— start —

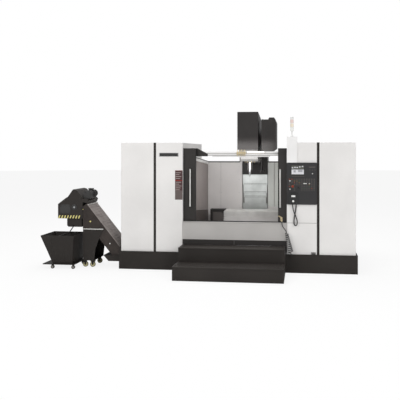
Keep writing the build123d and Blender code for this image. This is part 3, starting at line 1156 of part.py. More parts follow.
def chip_bin():
    """The tapered chip bin, welded from plate, with a lifting bar across it and its platform's castors."""
    y0, y1 = BIN_Y
    wall = 2 * SHEET
    body = tapered(BIN_FOOT_X, (y0 + 30, y1 - 60), BIN_Z[0], BIN_RIM_X, BIN_Y, BIN_Z[1], 0)
    body -= tapered(BIN_FOOT_X, (y0 + 30, y1 - 60), BIN_Z[0] + wall, BIN_RIM_X, BIN_Y, BIN_Z[1] + 1, wall)
    platform = rounded(block(PLATFORM_X, PLATFORM_Y, PLATFORM_Z), Axis.Z, 12)
    handle_x = BIN_RIM_X[0] + 330
    bar = block((handle_x - 9, handle_x + 9), (y0, y1), (BIN_Z[1] - 18, BIN_Z[1]))
    body += platform + bar
    for x in BIN_WHEEL_X:
        for y in BIN_WHEEL_Y:
            near, far = span(y, BIN_WHEEL_W)
            body += block(span(x, 26), (near - 5, near), (BIN_WHEEL_R - 8, PLATFORM_Z[0] + 1))
            body += block(span(x, 26), (far, far + 5), (BIN_WHEEL_R - 8, PLATFORM_Z[0] + 1))
            body += rod_y(BIN_WHEEL_R, x, (near, far), BIN_WHEEL_R)
    return body


def air_gun():
    """The brass air gun: a bent barrel, a grip with a trigger lever, and a hanging ring."""
    grip = rod_z(GUN_R, GUN_X, GUN_Y, (GUN_Z - 50, GUN_Z + 20))
    barrel = Pos(GUN_X, GUN_Y, GUN_Z + 14) * Rot(0, -62, 0) * Cylinder(9, 64, align=STANDING)
    lever = block((GUN_X - 26, GUN_X - 19), span(GUN_Y, 12), (GUN_Z - 40, GUN_Z + 14))
    link = block((GUN_X - 20, GUN_X), span(GUN_Y, 10), (GUN_Z - 8, GUN_Z + 4))
    return grip + barrel + lever + link


def cord_path(points):
    """Straight runs joined by tangent arcs, each as large as its two runs allow. Prints the radii."""
    corners = [Vector(*p) for p in points]
    radii = []
    for a, b, c in zip(corners, corners[1:], corners[2:]):
        turn = math.radians((b - a).get_angle(c - b))
        shorter = min((b - a).length, (c - b).length)
        radii.append(0.45 * shorter / math.tan(turn / 2))
    print("cord radii", [round(r, 1) for r in radii])
    return FilletPolyline(*corners, radius=radii)


def cord_tube(points, radius):
    """A plain tube along a cord's route."""
    path = cord_path(points)
    start = Plane(origin=path @ 0, z_dir=path % 0)
    tube = sweep(start * Circle(radius), path=path)
    print("cord volume ratio", round(tube.volume / (math.pi * radius**2 * path.length), 4))
    return tube


def air_hose_coil():
    """The outer shape of the curly hose, wider towards its lower end."""
    top, foot = Vector(*COIL_TOP), Vector(*COIL_FOOT)
    length = (foot - top).length
    plane = Plane(origin=COIL_TOP, z_dir=foot - top)
    return plane * Cone(COIL_R[0], COIL_R[1], length, align=STANDING)


def parts_by_node():
    """Every node of the machine, at rest, in the machine's own axes."""
    left_frame, left_window_x, left_window_z = door(DOOR_EDGE_X[0], 1)
    right_frame, right_window_x, right_window_z = door(DOOR_EDGE_X[1], -1)
    parts = {
        "base_casting": base_casting(),
        "levelling_feet": levelling_feet(),
        "column": column(),
        "plinth_frame": plinth_frame() + rod_y(14, HOSE_PORT[0], (-50, -PLINTH_PROUD), HOSE_PORT[1]),
        "left_housing": left_housing(),
        "right_housing": right_housing(),
        "front_apron": front_apron() + gun_hook(),
        "step_platform": step_platform(),
        "door_beam": door_beam(),
        "splash_guard": splash_guard(),
        "rear_way_cover": rear_way_cover(),
        "operator_panel": operator_panel(),
        "display_screen": display_screen(),
        "panel_keys": panel_keys(),
        "pendant": pendant(),
        "junction_box": junction_box(),
        "signal_tower": signal_tower(),
        "electrical_cabinet": electrical_cabinet(),
        "magazine_cover": magazine_cover(),
        "magazine_frame": magazine_frame(),
        "conveyor_trough": conveyor_trough(),
        "conveyor_cover": conveyor_cover(),
        "conveyor_head": conveyor_head(),
        "conveyor_motor": conveyor_motor(),
        "conveyor_stand": conveyor_stand(),
        "conveyor_belt": conveyor_belt(),
        "coolant_tank": coolant_tank(),
        "chip_bin": chip_bin(),
        "air_gun": air_gun(),
        "saddle": saddle(),
        "x_motor_cover": x_motor_cover(),
        "table": table(),
        "x_ballscrew": x_ballscrew(),
        "y_ballscrew": y_ballscrew(),
        "z_ballscrew": z_ballscrew(),
        "spindle_head": spindle_head(),
        "spindle_motor": spindle_motor(),
        "head_cover": head_cover(),
        "head_apron": head_apron(),
        "spindle_shaft": spindle_shaft(),
        "tool_holder": tool_holder(),
        "left_door": left_frame,
        "left_window": door_glass(left_window_x, left_window_z),
        "left_handle": handle(DOOR_EDGE_X[0] - HANDLE_INSET[0]),
        "right_door": right_frame,
        "right_window": door_glass(right_window_x, right_window_z),
        "right_handle": handle(DOOR_EDGE_X[1] + HANDLE_INSET[1]),
        "tool_disc": tool_disc(),
        "change_arm": change_arm(),
        "conveyor_shaft": conveyor_shaft(),
        "pendant_wheel": pendant_wheel(),
        "emergency_stop": push_button(STOP_XZ, STOP_R, 14),
        "feed_knob": feed_knob(),
        "cabinet_door": cabinet_door(),
    }
    for index in range(len(PLATE_LIPS)):
        parts[f"z_way_cover_{index + 1}"] = way_plate(index)
    return parts


def cords_by_node():
    """The curly air hose and the pendant's cable."""
    leads = Compound(children=[cord_tube(HOSE_LEAD, HOSE_R), cord_tube(HOSE_TAIL, HOSE_R)])
    return {
        "air_hose": leads,
        "air_hose_coil": air_hose_coil(),
        "pendant_cable": cord_tube(CABLE_ROUTE, CABLE_R),
    }


def base_origin(parts):
    """The place that puts the origin under the middle of the whole, on the floor, without its cords."""
    low, high = Vector(1e9, 1e9, 1e9), Vector(-1e9, -1e9, -1e9)
    for shape in parts.values():
        box = shape.bounding_box()
        low = Vector(min(low.X, box.min.X), min(low.Y, box.min.Y), min(low.Z, box.min.Z))
        high = Vector(max(high.X, box.max.X), max(high.Y, box.max.Y), max(high.Z, box.max.Z))
    return Location((-(low.X + high.X) / 2, -(low.Y + high.Y) / 2, -low.Z))


os.makedirs("parts", exist_ok=True)
rigid = parts_by_node()
home = base_origin(rigid)
print("origin shift", home.position)
for name, shape in {**rigid, **cords_by_node()}.items():
    export_step(home * shape, f"parts/{name}.step")
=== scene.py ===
# %% [markdown]
# A vertical machining centre in its sheet-metal enclosure, dressed for a picture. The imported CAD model
# comes first and is never moved: it is the frame that every other piece is fitted to.

# %% Load the frame
import bmesh
import bpy
import math
from mathutils import Euler, Matrix, Vector


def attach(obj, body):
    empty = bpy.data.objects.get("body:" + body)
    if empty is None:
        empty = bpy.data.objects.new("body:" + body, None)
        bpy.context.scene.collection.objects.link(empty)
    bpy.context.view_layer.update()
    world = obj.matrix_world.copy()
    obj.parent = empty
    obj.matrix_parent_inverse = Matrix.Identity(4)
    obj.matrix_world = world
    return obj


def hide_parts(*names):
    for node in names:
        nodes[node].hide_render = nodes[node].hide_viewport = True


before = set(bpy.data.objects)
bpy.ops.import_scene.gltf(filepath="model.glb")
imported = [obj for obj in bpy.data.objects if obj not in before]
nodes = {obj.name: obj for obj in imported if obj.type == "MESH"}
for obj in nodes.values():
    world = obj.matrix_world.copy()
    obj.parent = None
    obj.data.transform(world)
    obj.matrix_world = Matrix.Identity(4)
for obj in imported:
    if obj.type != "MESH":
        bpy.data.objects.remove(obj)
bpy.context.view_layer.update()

# %% [markdown]
# Places are given in the machine's own millimetres: X to the right of the middle of the enclosure, Y back
# from the front of the housings, Z up from the floor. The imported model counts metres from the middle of
# the whole, and one small function goes from the first to the second.

# %% Places
SHIFT = Vector((0.698, -0.776, 0.0))


def at(x, y, z):
    """A place in the machine's millimetres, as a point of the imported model."""
    return Vector((x, y, z)) / 1000 + SHIFT


def new_object(name, data):
    """A new object, linked into the scene."""
    made = bpy.data.objects.new(name, data)
    bpy.context.collection.objects.link(made)
    return made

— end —

JOB
Will you return exactly the lines above from the one with "HOSE_R), cord_tube(HOSE_TAIL, HOSE_R)])" down to the one with "before = set(bpy.data.objects)", counting both as part of the range?

ANSWER TO THE TASK
    leads = Compound(children=[cord_tube(HOSE_LEAD, HOSE_R), cord_tube(HOSE_TAIL, HOSE_R)])
    return {
        "air_hose": leads,
        "air_hose_coil": air_hose_coil(),
        "pendant_cable": cord_tube(CABLE_ROUTE, CABLE_R),
    }


def base_origin(parts):
    """The place that puts the origin under the middle of the whole, on the floor, without its cords."""
    low, high = Vector(1e9, 1e9, 1e9), Vector(-1e9, -1e9, -1e9)
    for shape in parts.values():
        box = shape.bounding_box()
        low = Vector(min(low.X, box.min.X), min(low.Y, box.min.Y), min(low.Z, box.min.Z))
        high = Vector(max(high.X, box.max.X), max(high.Y, box.max.Y), max(high.Z, box.max.Z))
    return Location((-(low.X + high.X) / 2, -(low.Y + high.Y) / 2, -low.Z))


os.makedirs("parts", exist_ok=True)
rigid = parts_by_node()
home = base_origin(rigid)
print("origin shift", home.position)
for name, shape in {**rigid, **cords_by_node()}.items():
    export_step(home * shape, f"parts/{name}.step")
=== scene.py ===
# %% [markdown]
# A vertical machining centre in its sheet-metal enclosure, dressed for a picture. The imported CAD model
# comes first and is never moved: it is the frame that every other piece is fitted to.

# %% Load the frame
import bmesh
import bpy
import math
from mathutils import Euler, Matrix, Vector


def attach(obj, body):
    empty = bpy.data.objects.get("body:" + body)
    if empty is None:
        empty = bpy.data.objects.new("body:" + body, None)
        bpy.context.scene.collection.objects.link(empty)
    bpy.context.view_layer.update()
    world = obj.matrix_world.copy()
    obj.parent = empty
    obj.matrix_parent_inverse = Matrix.Identity(4)
    obj.matrix_world = world
    return obj


def hide_parts(*names):
    for node in names:
        nodes[node].hide_render = nodes[node].hide_viewport = True


before = set(bpy.data.objects)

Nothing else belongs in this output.